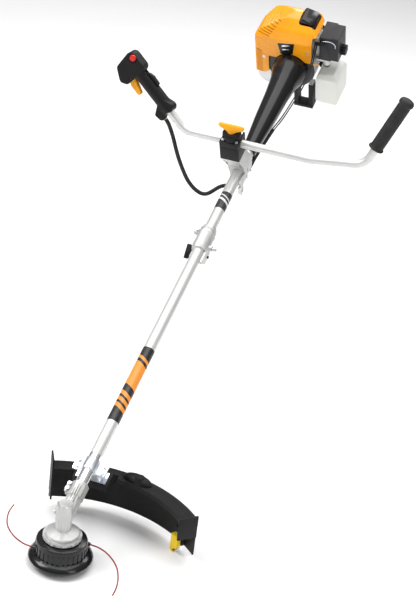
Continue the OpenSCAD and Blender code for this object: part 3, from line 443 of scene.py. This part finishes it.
def cast_metal(name, colour, rough=0.5):
    """Sand-cast alloy: pebbled skin, darker in the low spots."""
    mat, tree, s = new_material(name)
    v = coordinates(tree)
    skin = noise_node(tree, v, 620, 5, 0.65)
    cloud = noise_node(tree, v, 22, 4)
    base = ramp(tree, cloud, [(0.3, shade(colour, 0.85)), (0.7, shade(colour, 1.08))])
    g = tree.nodes.new("ShaderNodeNewGeometry")
    low = ramp(tree, g.outputs["Pointiness"], [(0.42, (0.8, 0.8, 0.8)), (0.49, (0, 0, 0))])
    tree.links.new(blended(tree, low, base, shade(colour, 0.45)), s.inputs["Base Color"])
    s.inputs["Metallic"].default_value = 0.75
    tree.links.new(spread(tree, skin, rough * 0.8, rough * 1.25), s.inputs["Roughness"])
    bump(tree, s, [(skin, 0.5, 0.22), (cloud, 0.15, 0.8)])
    return mat


def drawn_metal(name, colour, rough, tilt=RISE, stretch=(900, 14, 900), metallic=0.9):
    """Drawn or ground metal: fine lines along its length and faint handling marks."""
    mat, tree, s = new_material(name)
    lines = noise_node(tree, coordinates(tree, stretch, tilt), 1, 3)
    marks = noise_node(tree, coordinates(tree), 30, 6, 0.7)
    base = ramp(tree, lines, [(0.3, shade(colour, 0.9)), (0.7, shade(colour, 1.06))])
    tree.links.new(base, s.inputs["Base Color"])
    s.inputs["Metallic"].default_value = metallic
    tree.links.new(spread(tree, marks, rough * 0.75, rough * 1.3), s.inputs["Roughness"])
    bump(tree, s, [(lines, 0.12, 0.03), (marks, 0.05, 0.1)])
    return mat


def zinc(name, colour, rough=0.28):
    """Zinc plate: cloudy spangle with a bright skin."""
    mat, tree, s = new_material(name)
    v = coordinates(tree)
    cells = tree.nodes.new("ShaderNodeTexVoronoi")
    cells.inputs["Scale"].default_value = 240
    tree.links.new(v, cells.inputs["Vector"])
    cloud = noise_node(tree, v, 60, 4)
    base = ramp(tree, cells.outputs["Distance"], [(0.1, shade(colour, 0.88)), (0.6, shade(colour, 1.08))])
    tree.links.new(base, s.inputs["Base Color"])
    s.inputs["Metallic"].default_value = 0.95
    tree.links.new(spread(tree, cloud, rough * 0.7, rough * 1.5), s.inputs["Roughness"])
    bump(tree, s, [(cells.outputs["Distance"], 0.08, 0.05), (cloud, 0.1, 0.15)])
    return mat


def rubber(name, colour, rough=0.62):
    """Soft rubber or cable sleeve: dull, dusty tone with a fine skin."""
    mat, tree, s = new_material(name)
    v = coordinates(tree)
    dust = noise_node(tree, v, 45, 6, 0.7)
    fine = noise_node(tree, v, 1300, 2)
    base = ramp(tree, dust, [(0.35, colour), (0.75, shade(tuple(c + 0.012 for c in colour), 1.2))])
    tree.links.new(base, s.inputs["Base Color"])
    tree.links.new(spread(tree, dust, rough * 0.8, min(1.0, rough * 1.2)), s.inputs["Roughness"])
    s.inputs["Specular IOR Level"].default_value = 0.3
    bump(tree, s, [(fine, 0.35, 0.06)])
    return mat


def milky(name, colour):
    """Translucent tank plastic, with a cloudy, uneven tone."""
    mat, tree, s = new_material(name)
    v = coordinates(tree)
    cloud = noise_node(tree, v, 18, 4)
    fine = noise_node(tree, v, 500, 3)
    base = ramp(tree, cloud, [(0.3, shade(colour, 0.93)), (0.75, colour)])
    tree.links.new(base, s.inputs["Base Color"])
    tree.links.new(spread(tree, fine, 0.28, 0.42), s.inputs["Roughness"])
    s.inputs["Subsurface Weight"].default_value = 0.5
    s.inputs["Subsurface Radius"].default_value = (0.012, 0.012, 0.01)
    s.inputs["Transmission Weight"].default_value = 0.12
    bump(tree, s, [(fine, 0.18, 0.08), (cloud, 0.15, 0.8)])
    return mat


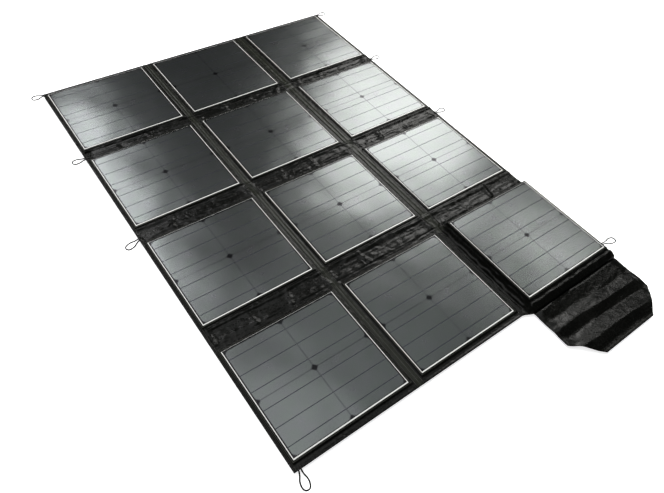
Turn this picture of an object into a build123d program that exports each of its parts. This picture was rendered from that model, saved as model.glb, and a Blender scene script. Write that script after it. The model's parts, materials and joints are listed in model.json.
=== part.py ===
"""Folding solar blanket: twelve fabric-sleeved panels in three columns and
four rows, joined by fabric folds, with a cable pouch and a closing flap.

Millimetres. X runs from column 1 to column 3, Y from the flap to the back
row, Z up. Row 1 is the back row, row 4 the front one. The blanket lies open
on the floor (z = 0); the last panel (row 4, column 3) stands RAISE higher, on
its cable pouch.

How it closes:
  columns  column 1 folds over onto column 2, then both fold under column 3
  rows     the back row folds over onto the next, and the roll goes on to row 4
  flap     stands up at the front and lies over the closed stack
Each row fold is a flat spine between two fold lines, as wide as the stack it
has to go round, so the spines grow from the back to the front.
"""

from build123d import *
import os

os.makedirs("parts", exist_ok=True)

# ---------------------------------------------------------------- dimensions
CELL = 156.0          # side of a solar cell
CELL_CUT = 9.0        # corner cut of a cell
CELL_SPACE = 3.0      # between two cells
CELL_T = 0.3
EDGE = 5.0            # laminate seen outside the cells
LIP = 6.0             # stitched frame around a window
HOLD = 3.0            # how far the frame reaches over the laminate
LIP_T = 0.6           # thickness of the part that reaches over
FABRIC = 1.0          # back sheet of a sleeve and the fold fabric
PANEL_T = 4.5         # a sleeved panel over its frame

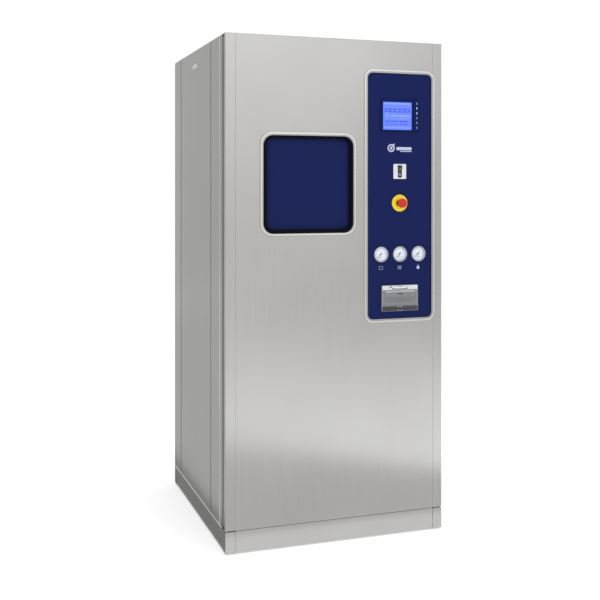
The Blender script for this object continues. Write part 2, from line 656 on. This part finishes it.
# Reflector cards, which only the gloss of the steel picks up. LINE is the slanted edge that
# shows low on the front panel
LINE = ((0.769, -1.115), (-0.055, -1.837))
stage_sheet("front_card", [(-9, -9, 0.002), (9, -9, 0.002), (9, 6, 0.002), (0.45, 6, 0.002),
                           (0.45, -0.44, 0.002), (-9, -0.44, 0.002)],
            (1, 1, 1), 1.0, 0.0, seen=False,
            fade=(("Y", -5.5, -1.2, 0.75, 1.14), ("X", 0.8, 3.2, 1.0, 0.84)))
stage_sheet("front_flag", [(-2.5, -0.60, 0.004), (1.357, -0.60, 0.004), (*LINE[0], 0.004),
                           (*LINE[1], 0.004), (-2.5, -3.98, 0.004)],
            (1, 1, 1), 0.63, 0.0, seen=False)
stage_sheet("near_flag", [(-0.43, -0.60, 0.004), (1.357, -0.60, 0.004), (1.357, -0.437, 0.004),
                          (-0.43, -0.437, 0.004)], (1, 1, 1), 0.86, 0.0, seen=False)
stage_sheet("side_flag", [(-9, -0.44, 0.003), (-0.42, -0.44, 0.003), (-0.42, 9, 0.003),
                          (-9, 9, 0.003)], (1, 1, 1), 0.50, 0.0, seen=False)
stage_sheet("side_flag_near", [(-0.505, -0.44, 0.006), (-0.42, -0.44, 0.006),
                               (-0.42, 1.0, 0.006), (-0.505, 1.0, 0.006)],
            (1, 1, 1), 0.24, 0.0, seen=False)

world = bpy.data.worlds.new("studio")
bpy.context.scene.world = world
world.use_nodes = True
tree = world.node_tree
new, link = tree.nodes.new, tree.links.new
direction = new("ShaderNodeTexCoord")
parts = new("ShaderNodeSeparateXYZ")
link(direction.outputs["Generated"], parts.inputs[0])


def ramp(source, low, high, stops):
    """Brightness by one part of the direction: stops are (value, brightness)."""
    scale = new("ShaderNodeMapRange")
    scale.inputs["From Min"].default_value = low
    scale.inputs["From Max"].default_value = high
    link(source, scale.inputs["Value"])
    node = new("ShaderNodeValToRGB")
    node.color_ramp.interpolation = "EASE"
    cells = node.color_ramp.elements
    while len(cells) < len(stops):
        cells.new(0.5)
    for cell, (value, bright) in zip(cells, stops):
        cell.position = (value - low) / (high - low)
        cell.color = (*bright, 1) if isinstance(bright, tuple) else (bright,) * 3 + (1,)
    link(scale.outputs[0], node.inputs[0])
    return node.outputs[0]


height = ramp(parts.outputs["Z"], -0.4, 1.0,
              [(-0.4, 0.95), (-0.16, 0.90), (-0.08, (0.79, 0.77, 0.75)),
               (0.0, (0.80, 0.78, 0.755)), (0.08, 0.95), (0.15, 1.10), (0.5, 1.0), (1.0, 1.1)])
across = ramp(parts.outputs["X"], -1.0, 1.0,
              [(-1.0, 0.35), (-0.4, 0.0), (-0.12, 0.0), (0.06, 1.0), (0.36, 1.0),
               (0.46, 0.76), (0.6, 0.80), (1.0, 0.9)])
left = ramp(parts.outputs["X"], -1.0, 1.0,
            [(-1.0, 0.5), (-0.4, 0.475), (-0.15, 0.475), (0.06, 0.0)])
mix = new("ShaderNodeVectorMath")
mix.operation = "MULTIPLY_ADD"
link(height, mix.inputs[0])
link(across, mix.inputs[1])
link(left, mix.inputs[2])
link(mix.outputs[0], tree.nodes["Background"].inputs["Color"])
tree.nodes["Background"].inputs["Strength"].default_value = 1.0


def softbox(name, at, target, size, power):
    light = bpy.data.lights.new(name, "AREA")
    light.shape = "RECTANGLE"
    light.size, light.size_y = size
    light.energy = power
    obj = bpy.data.objects.new(name, light)
    bpy.context.scene.collection.objects.link(obj)
    obj.location = at
    obj.rotation_euler = (Vector(target) - Vector(at)).to_track_quat("-Z", "Y").to_euler()
    obj.visible_glossy = False


softbox("key", (-2.6, -3.2, 3.4), (0, 0, 1.1), (2.0, 1.6), 60)
softbox("top", (0.3, -0.6, 4.2), (0, 0, 0.9), (3.0, 2.4), 55)

camera = bpy.data.cameras.new("camera")
camera.lens = 57.53
camera.sensor_width = 36.0
camera.shift_y = -0.183
camera.dof.use_dof = False
camera_object = bpy.data.objects.new("camera", camera)
bpy.context.scene.collection.objects.link(camera_object)
camera_object.location = (-1.2549, -3.6714, 1.2706)
camera_object.rotation_euler = (math.radians(90), 0, math.radians(-18.95))
bpy.context.scene.camera = camera_object
bpy.context.scene.view_settings.view_transform = "Standard"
• • • • • • •
◆ **WRITTEN REQUEST**
In the listing above, locate the line with "Turn this picture" and the line with "four rows, joined", then extract exactly those lines and every line between them, and nothing more.

◆ **FINISHED ANSWER**
Turn this picture of an object into a build123d program that exports each of its parts. This picture was rendered from that model, saved as model.glb, and a Blender scene script. Write that script after it. The model's parts, materials and joints are listed in model.json.
=== part.py ===
"""Folding solar blanket: twelve fabric-sleeved panels in three columns and
four rows, joined by fabric folds, with a cable pouch and a closing flap.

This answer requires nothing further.